What should really happen is that you have a personal Website, with your photos, your family tree, your business details, and aggregators then turn this into added value by finding the links across the whole web.

So what do we need to realize this?

Firstly and principally, machine readable Web pages.

When an aggregator comes to your Website, it should be able to see that this page represents (a part of) your family tree, and so on.

Machine-readable Web Sites

One of the technologies that can make this happen has the catchy name of RDFa

You could describe it as a CSS for meaning: it allows you to add a small layer of markup to your page that adds machine-readable semantics.

It allows you to say "This is a date", "This is a place", "This is a person", and uniquely identify them on your web page.

Comparable to microformats, but then done right.


If a page has machine-understandable semantics, you can do lots more with it.

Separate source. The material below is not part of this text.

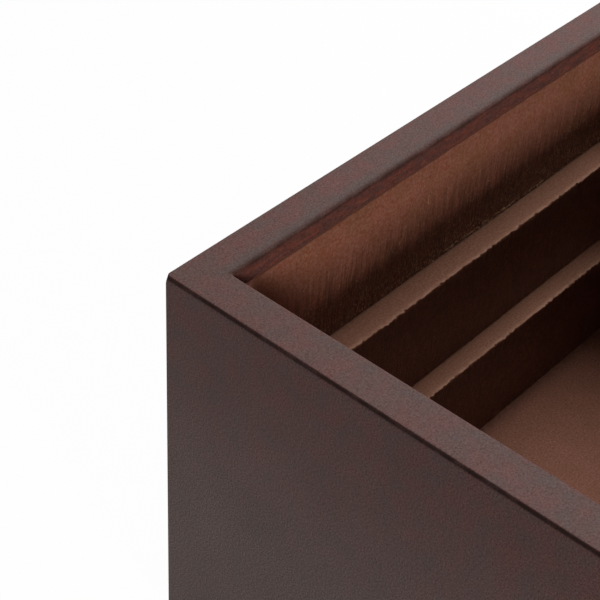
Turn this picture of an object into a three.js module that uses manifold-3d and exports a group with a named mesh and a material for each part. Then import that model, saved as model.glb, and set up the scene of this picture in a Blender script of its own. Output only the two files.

This is why you should have a Web Site

So rather than putting all your data on someone else's website, and the fact that it is there implying a certain semantics, you should put your own data on your own website with explicit semantics.

Then you get the true web-effect, with its full Metcalf value.

Where should you have your Website?

It doesn't really matter, because on the whole Websites are interoperable.

I am particularly charmed by this sort of device:

Router containing a webserver

It is a wireless router containing network storage and a music server for in your house, while offering FTP and a Webserver for outside, plus a Bittorrent server. So you can switch off all your machines, and still serve webpages to the outside world.


Web 2.0 is damaging to the Web by dividing it into topical sub-webs.

With machine-readable pages, we don't need those separate websites, but can reclaim our data, and still get the value.